Ekonomik politika etkinliğinin sadece dar gelirliler üzerinden sürdürülmesi gelir dağılımındaki adaletsizliği de beraberinde getiriyor. Buna en basit örnek, bir sanatçı, yeni dizisinde bölüm başı 4.5 milyon liraya anlaşmış. Aylık 18 milyon lira yani asgari ücretin tamı tamına 815 katı olan bir maaş alacak. Bir sanatçının tabi ki fazla ücret alması gerekir (ki) almalıdır da... Ama tepki ve sorunun aslı, asgari ücretle bir sanatçının maaş farkının 815 katı olması. Bu maaş farkından dolayı siz ne kadar sıkı para politikası uygularsanız uygulayın bir sonuç elde edilemeyecektir ve asgari ücretlinin harcama eksiğini bu gibi örnekler çok rahat bir şekilde kapatacaktır.

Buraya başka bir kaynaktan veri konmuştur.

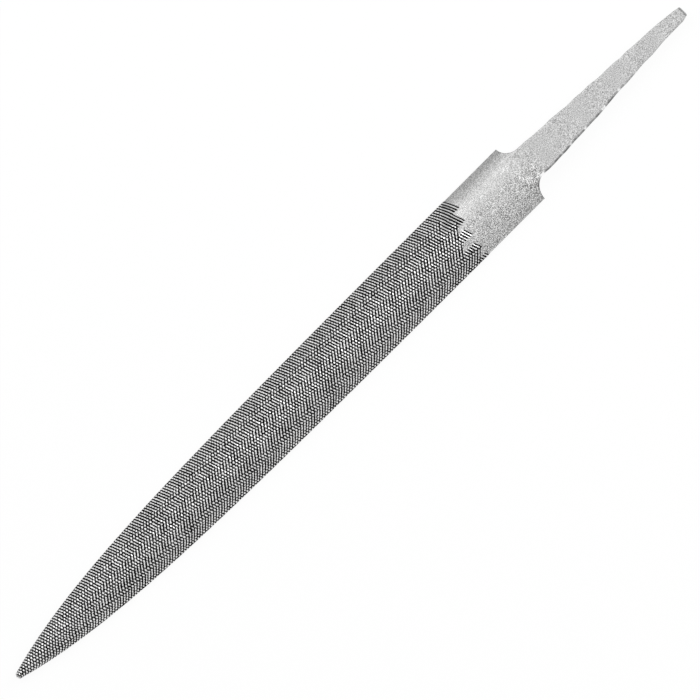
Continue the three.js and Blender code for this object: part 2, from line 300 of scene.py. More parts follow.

Ayrıca verilen düşük maaşla enflasyona çözüm arayanların, vatandaşların kredi kartı, kredi ve eş dosttan borç alarak geçimlerini sağladıklarını bilmemelerine imkan olduğunu sanmıyorum. Zaten öyle bir ihtimal varsa o koltukta vitrin süsü olarak oturuyorlardır. Dolayısı ile gelir grupları arasında ayrım yapmadan toplumun geneli üzerinden (kamu harcamaları dahil) tedbirler uygulandığı taktirde enflasyonla mücadelede daha sağlam adımlar atılabilir. Yoksa her toplantı sonrası rakamlar güncellenerek program devam eder ve her 6 ayda bir başa sararak sıfırdan başlanır.

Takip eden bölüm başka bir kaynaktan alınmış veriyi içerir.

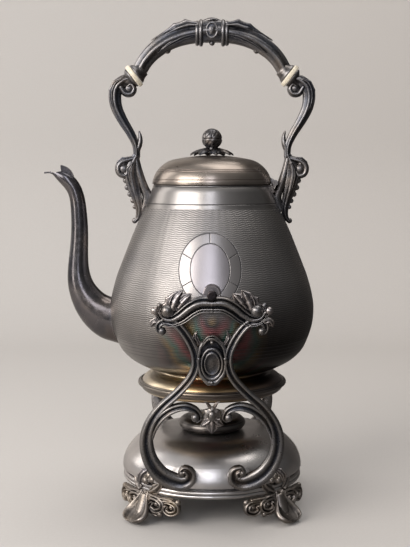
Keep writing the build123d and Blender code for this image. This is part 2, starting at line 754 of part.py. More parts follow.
def foot_wing(side):
    """Openwork of scrolls under the rim, on the side given by +1 or -1."""
    angle = radians(side * foot_wing_angle)
    place = Plane(origin=(foot_wing_radius * cos(angle), foot_wing_radius * sin(angle), foot_wing_top),
                  x_dir=(-side * sin(angle), side * cos(angle), 0), z_dir=(cos(angle), sin(angle), 0))
    down = place.y_dir.Z
    with BuildPart() as wing:
        with BuildSketch(place):
            for width, points in wing_scrolls:
                with BuildLine() as line:
                    Spline([(x, -down * drop) for x, drop in points])
                trace(line.line, line_width=width)
            for x, drop, radius in wing_knobs:
                with Locations((x, -down * drop)):
                    Circle(radius)
        extrude(amount=foot_wing_depth / 2, both=True)
        with BuildSketch(Plane.XY.offset(foot_wing_top)):
            Circle(2 * base_radius)
        extrude(amount=rim_height, mode=Mode.SUBTRACT)
    return wing.part


def foot_solid():
    """Cast foot on the +X side: a shell pad, a leg, two openwork wings under the rim and a leaf above."""
    with BuildPart() as casting:
        for index in range(foot_lobes):
            add(foot_lobe(28.0 * (index - (foot_lobes - 1) / 2)))
        add(foot_leg())
        with BuildSketch(Plane.XY):
            with Locations((foot_reach, 0)):
                Circle(foot_pad_radius)
        extrude(amount=0.35 * foot_pad_radius, taper=12)
        for side in (-1, 1):
            add(foot_wing(side))
        add(leaf_on_dome())
        with BuildSketch(Plane.XY):
            Circle(2 * base_radius)
        extrude(amount=-rim_height, mode=Mode.SUBTRACT)
        add(base_clearance, mode=Mode.SUBTRACT)
        add(turned(rim_section(seat_gap)), mode=Mode.SUBTRACT)
    return casting.part


def leaf_on_dome():
    """Leaf that climbs from the rim onto the base on the +X side."""
    with BuildPart() as leaf:
        with BuildSketch(Plane.XZ):
            with BuildLine():
                foot = (base_radius + 0.5, rim_bottom_height + 1.0)
                tip = (dome_shoulder[0] + 1.4, dome_shoulder[1] + 1.4)
                ThreePointArc(foot, (base_radius + 0.45, base_belly_height + 1.5), tip)
                ThreePointArc(tip, (base_radius + 3.2, base_belly_height + 4.0),
                              (base_radius + 3.4, rim_bottom_height + 1.0))
                Line((base_radius + 3.4, rim_bottom_height + 1.0), foot)
            make_face()
        revolve(axis=Axis.Z, revolution_arc=12)
    leaf = Rot(0, 0, -6) * leaf.part
    return leaf - base_clearance


foot_casting = foot_solid()
for name, azimuth in (("front_left", 225), ("front_right", 315), ("rear_right", 45), ("rear_left", 135)):
    finish(Rot(0, 0, azimuth) * foot_casting, "foot_" + name)

# ---------------------------------------------------------------- lyre frames

crest_z = pivot_height
cartouche_z = pivot_height - 51.7
bead_z = base_top_height + 28.0


def up(height):
    """Height above the floor as a distance along the leaning frame."""
    return height / cos(lean)


def lyre_lines():
    """Centre lines of the right half of a frame: strut, crest bar and inner scroll."""
    wide = lyre_half_width
    strut = [(wide - 14.7, crest_z - 28.4), (wide - 11.7, crest_z - 24.8), (wide - 15.3, crest_z - 21.0),
             (wide - 22.3, crest_z - 20.6), (wide - 29.1, crest_z - 25.4), (wide - 41.3, crest_z - 48.5), (wide - 38.3, crest_z - 62.5), (wide - 25.3, base_top_height + 48.0),
             (wide - 9.4, base_top_height + 33.8), (wide, base_top_height + 9.0),
             (wide - 10.3, base_top_height - 16.0), (wide - 26.0, base_top_height - 26.2),
             (wide - 36.4, base_top_height - 20.5), (stud_x - 2.0, stud_z + 4.6)]
    crest = [(3.4, crest_z - 4.6), (11.0, crest_z - 5.2), (18.0, crest_z - 11.0), (24.5, crest_z - 17.0),
             (31.0, crest_z - 16.6), (32.0, crest_z - 12.0)]
    scroll = [(wide - 4.6, base_top_height + 22.0), (wide - 13.0, base_top_height + 33.6),
              (wide - 26.0, base_top_height + 38.6), (wide - 38.0, base_top_height + 35.4),
              (wide - 41.6, base_top_height + 27.6)]
    return strut, crest, scroll


def ribbon(points, widths, share):
    """Flat strip along a smooth line in the frame's own plane, with a share of the widths given."""
    line = Edge.make_spline([Vector(x, up(height), 0) for x, height in points])
    steps = 4 * (len(widths) - 1)
    right = []
    left = []
    for step in range(steps + 1):
        index = min(step // 4, len(widths) - 2)
        width = widths[index] + (widths[index + 1] - widths[index]) * (step / 4 - index)
        across = (line % (step / steps)).cross(Vector(0, 0, 1)) * (share * width / 2)
        right.append(line @ (step / steps) + across)
        left.append(line @ (step / steps) - across)
    with BuildSketch() as strip:
        with BuildLine():
            Spline(right)
            Spline(left)
            Line(right[0], left[0])
            Line(right[-1], left[-1])
        make_face()
    return strip.sketch


def half_outline(share, swell):
    """Right half of a frame's face: its strips at a share of their width, its balls and leaves."""
    with BuildSketch() as half:
        for points, widths in zip(lyre_lines(), (strut_widths, crest_widths, scroll_widths)):
            add(ribbon(points, widths, share))
        balls = ((stud_x, stud_z, 4.4), (32.0, crest_z - 12.0, 3.9), (lyre_half_width - 41.0, bead_z - 1.0, 3.4),
                 (lyre_half_width - 14.9, crest_z - 28.6, 2.8))
        for x, height, radius in balls:
            with Locations((x, up(height))):
                Circle(radius * swell)
        leaves = ((39.6, crest_z - 10.4, 5.2, 3.0, -30), (22.5, crest_z - 9.5, 5.6, 3.2, 115),
                  (9.5, crest_z - 1.5, 3.6, 2.6, 60), (44.6, bead_z + 9.6, 5.0, 2.4, -50))
        for x, height, long, short, turn in leaves:
            with Locations(Location((x, up(height)), turn)):
                Ellipse(long * swell, short * swell)
    return half.sketch


def grooves():
    """Hollows between the two ridges of each strip of a frame's right half."""
    with BuildSketch() as cut:
        for points, widths in zip(lyre_lines(), (strut_widths, crest_widths, scroll_widths)):
            add(ribbon(points, widths, 0.24))
    return cut.sketch


def lyre_frame(side):
    """Cast openwork frame with a raised rib, an open saddle on top and a cartouche at its waist."""
    flat = half_outline(1.0, 1.0)
    rib = half_outline(0.74, 0.62)
    groove = grooves()
    with BuildPart() as frame:
        with BuildSketch(lyre_plane(side, 0)):
            add(flat)
            mirror(flat, about=Plane.YZ)
            with Locations((0, up(cartouche_z))):
                Ellipse(cartouche_half_width, cartouche_half_height)
            with Locations((0, up(bead_z))):
                Ellipse(10.0, 10.5)
            with Locations((0, up(bead_z + 11.0))):
                Ellipse(3.0, 4.4)
            with Locations((0, up(crest_z - 5.6))):
                Rectangle(3 * trunnion_radius, 9.0)
        extrude(amount=lyre_thickness)
        with BuildSketch(lyre_plane(side, lyre_thickness)):
            add(rib)
            mirror(rib, about=Plane.YZ)
            with Locations((0, up(cartouche_z))):
                Ellipse(cartouche_half_width - 1.2, cartouche_half_height - 1.4)
            with Locations((0, up(bead_z))):
                Ellipse(2.4, 3.2)
        extrude(amount=lyre_rib)
        with BuildSketch(lyre_plane(side, lyre_thickness + lyre_rib)):
            add(groove)
            mirror(groove, about=Plane.YZ)
            with Locations((0, up(cartouche_z))):
                Ellipse(cartouche_half_width + 1.0, cartouche_half_height + 1.0, mode=Mode.SUBTRACT)
        extrude(amount=-lyre_groove, mode=Mode.SUBTRACT)
        with BuildSketch(lyre_plane(side, lyre_thickness + lyre_rib)):
            with Locations((0, up(cartouche_z - 2.7))):
                Ellipse(0.76 * cartouche_half_width, 0.62 * cartouche_half_height)
                Ellipse(0.5 * cartouche_half_width, 0.36 * cartouche_half_height, mode=Mode.SUBTRACT)
        extrude(amount=-1.5 * lyre_rib, mode=Mode.SUBTRACT)
        for x in (-stud_x, stud_x):
            with BuildSketch(stud_plane(side, x, 0)):
                Circle(2.2 * stud_radius)
            extrude(amount=-12.0)
            with BuildSketch(stud_plane(side, x, 0.5 * lyre_thickness)):
                Circle(stud_radius + pivot_gap)
            extrude(amount=-20.0, mode=Mode.SUBTRACT)
        add(base_clearance, mode=Mode.SUBTRACT)
        with BuildSketch(Plane.XZ.offset(-2 * body_radius)):
            with Locations((0, pivot_height)):
                Circle(trunnion_radius + pivot_gap)
            with Locations((0, pivot_height + 10.0)):
                Rectangle(2 * (trunnion_radius + pivot_gap), 20.0)
        extrude(amount=4 * body_radius, mode=Mode.SUBTRACT)
    return frame.part


finish(lyre_frame(-1), "frame_front")
finish(lyre_frame(1), "frame_rear")

with BuildPart() as frame_studs:
    for side in (-1, 1):
        for x in (-stud_x, stud_x):
            with BuildSketch(stud_plane(side, x, 0.5 * lyre_thickness - seat_gap)):
                Circle(stud_radius)
            extrude(amount=-16.5)
finish(frame_studs.part, "frame_studs")

base_inside = turned(dome_section(-base_wall - seat_gap))
with BuildPart() as frame_nuts:
    for side in (-1, 1):
        for x in (-stud_x, stud_x):
            with BuildSketch(stud_plane(side, x, -4.0)):
                RegularPolygon(4.0, 6)
            extrude(amount=-9.5)
    add(base_inside, mode=Mode.INTERSECT)
    for side in (-1, 1):
        for x in (-stud_x, stud_x):
            with BuildSketch(stud_plane(side, x, 0)):
                Circle(stud_radius + pivot_gap)
            extrude(amount=-20.0, mode=Mode.SUBTRACT)
finish(frame_nuts.part, "frame_nuts")

# ---------------------------------------------------------------- spirit lamp

lamp_floor = base_top_height + seat_gap
lamp_top = lamp_floor + lamp_height
filler_radius = burner_radius + 2.0


def lamp_section(inset):
    """Half section of the reservoir's outer skin, moved inwards by inset."""
    with BuildSketch(Plane.XZ) as section:
        with BuildLine():
            heel = (0.78 * lamp_radius - inset, lamp_floor + inset)
            bulge = (lamp_radius - inset, lamp_floor + 0.48 * lamp_height)
            shoulder = (0.74 * lamp_radius, lamp_top - 1.6 - inset)
            Polyline((0, lamp_top - inset), (0, lamp_floor + inset), heel)
            ThreePointArc(heel, (lamp_radius - 2.0 - inset, lamp_floor + 0.17 * lamp_height + 0.6 * inset), bulge)
            ThreePointArc(bulge, (lamp_radius - 2.4 - inset, lamp_floor + 0.75 * lamp_height - 0.6 * inset),
                          shoulder)
            Polyline(shoulder, (filler_radius, lamp_top - inset), (0, lamp_top - inset))
        make_face()
    return section.sketch


with BuildPart() as lamp_reservoir:
    add(turned(lamp_section(0)))
    add(turned(lamp_section(lamp_wall)), mode=Mode.SUBTRACT)
    with BuildSketch(Plane.XY.offset(lamp_top - 3 * lamp_wall)):
        Circle(burner_radius - 1.5)
    extrude(amount=5 * lamp_wall, mode=Mode.SUBTRACT)
finish(lamp_reservoir.part, "lamp_reservoir")

with BuildPart() as burner_collar:
    with BuildSketch(Plane.XY.offset(lamp_top + seat_gap)):
        Circle(burner_radius)
        Circle(wick_tube_radius + pivot_gap, mode=Mode.SUBTRACT)
    extrude(amount=1.6)
    fillet(burner_collar.edges().group_by(Axis.Z)[-1].sort_by(SortBy.RADIUS)[-1], 0.6)
finish(burner_collar.part, "burner_collar")

with BuildPart() as wick_tube:
    with BuildSketch(Plane.XY.offset(lamp_top - 6.0)):
        Circle(wick_tube_radius)
        Circle(wick_radius + seat_gap, mode=Mode.SUBTRACT)
    extrude(amount=base_top_height + wick_tube_top - lamp_top + 6.0)
finish(wick_tube.part, "wick_tube")

with BuildPart() as wick:
    with BuildSketch(Plane.XY.offset(lamp_floor + lamp_wall + 0.5)):
        Circle(wick_radius)
    extrude(amount=wick_tube_top - lamp_wall)
finish(wick.part, "wick")
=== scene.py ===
import bpy
import bmesh
import math
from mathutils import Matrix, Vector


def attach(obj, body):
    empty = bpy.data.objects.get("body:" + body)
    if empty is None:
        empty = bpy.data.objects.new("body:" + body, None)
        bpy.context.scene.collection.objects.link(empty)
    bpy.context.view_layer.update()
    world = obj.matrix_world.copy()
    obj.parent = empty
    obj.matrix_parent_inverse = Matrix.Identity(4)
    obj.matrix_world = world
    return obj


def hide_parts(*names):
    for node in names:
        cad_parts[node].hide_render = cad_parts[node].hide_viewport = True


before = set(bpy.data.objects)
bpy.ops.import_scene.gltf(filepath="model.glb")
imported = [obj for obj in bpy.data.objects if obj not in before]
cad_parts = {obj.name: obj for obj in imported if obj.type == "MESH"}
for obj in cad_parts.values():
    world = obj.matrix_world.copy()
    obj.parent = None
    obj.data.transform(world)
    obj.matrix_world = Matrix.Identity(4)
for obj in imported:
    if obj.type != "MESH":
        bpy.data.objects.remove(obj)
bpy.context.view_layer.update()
mm = 0.001
print("frame loaded")


# small helpers

def linkObject(name, data):
    thing = bpy.data.objects.new(name, data)
    bpy.context.scene.collection.objects.link(thing)
    return thing


def linear(hexColour):  # sRGB hex to linear colour
    channels = [int(hexColour[i:i + 2], 16) / 255 for i in (1, 3, 5)]
    return tuple(c / 12.92 if c <= 0.04045 else ((c + 0.055) / 1.055) ** 2.4 for c in channels) + (1.0,)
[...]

Gıda Alışverişinde Tedirgin Tüketim
Toplumda gıda ürünlerine karşı yoğun bir güvensizlik var. Bu ay içerisinde 1. sınıf kalitede salatalığın bir kaç gün içerisinde 10 liraya, domatesin 20 liraya kadar düşmesini tüketicilerin pek çoğu sorgulamaya başladı. Bunun yanında 200 liraya kadar çıkan yumurtanın 30 adedinin birden bire 125 liraya kadar gerilemesi vatandaşlar tarafından "ne oldu da bu kadar geriledi" diye sorulara neden oldu.
Tabi yazıyı okuyanlar içerisinde "ürün fiyatları artsa bir sorun, düşse ayrı bir sorun" diyenler olacaktır. Ancak bir gün içerisinde ürün fiyatının yüzde 300 düşmesinin nedenini haliyle herkes gibi bende sorguluyorum. Merakımın en önemli nedeni ise yurt dışına özellikle Avrupa ülkelerine gönderilen sebze ve meyve gibi gıdalara gereğinden fazla ilaç verilmesinden dolayı Türkiye’ye iade edilmesi ve yurt içinde piyasa sürülmesidir.
Her şeye rağmen bu konuda en yetkili kişi olan Tarım ve Orman Bakanı İbrahim Yumaklı'nın "pestisit içeren ürünlerin yüzde 35 azaldığını ve geri gönderilen ürünlerin yurt içinde imha edildiğini" belirtmesini referans olarak kabul etmekten başka bir seçeneğimiz yok gibi görünüyor. Bakan beyin açıklamaları ile ilgili farklı bir işleyiş varsa ‘gerçeklerin’ er ya da geç, bugün değilse bile yarın ortaya çıkma gibi özelliği olduğu unutulmamalıdır.